The press has further added to the demonisation of Ibiza's club culture with stories of "The Peru Two" Melissa Reid and Michaella Connolly who were caught with £1.5mil of cocaine, last year's arrest of X-Factor contestant Orla Keogh for Class A possession and, more recently, three Brits caught in January with 9,000 pills, 2 kilos of MDMA and £4,000 cash. Yes, these people have committed crimes and should be punished but these stories shouldn't taint our perception of the island and those that love it.
Last year BBC 1Xtra interviewed three young British women on holiday in Ibiza about their take on drugs. They all stated they've never taken drugs nor do they intend to.
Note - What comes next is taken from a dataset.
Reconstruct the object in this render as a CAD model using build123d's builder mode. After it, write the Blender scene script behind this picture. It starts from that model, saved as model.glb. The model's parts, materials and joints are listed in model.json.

It was also unveiled in the 2014 British Drugs Survey that drug use in the UK was rising; however, 87 per cent of takers claim they are not addicted. MDMA has a reputation for being a party drug often consumed on dancefloors but the 2015 Global Drug Survey found that 36 per cent of UK MDMA users took the drug outside a club environment, choosing to get high in their own homes. Only 16 per cent of drug users questioned do them in a club, bar or pub environment.
So why are we terrified of the Ibiza clubbing scene if it's not the clubs that are the issue? Whether we chose to sip one or two drinks in a night or hoover up enough class As to kill a small horse, it's our choice. Personally, I'd rather remember my night and go home with a healthy complexion and photos I don't have to hide from my family.
Ibiza has an abundance of secret parties, open air fiestas and insane blowouts. You won't have time to lie in the foetal position until evening, you'll be too busy on an incredible boat party, fully aware and in control of your mind and body. Yeah, it sounds cheesy, but there are far more exciting things in Ibiza (and life) than drugs; all it requires is a decent itinerary and a great diversity of parties on offer.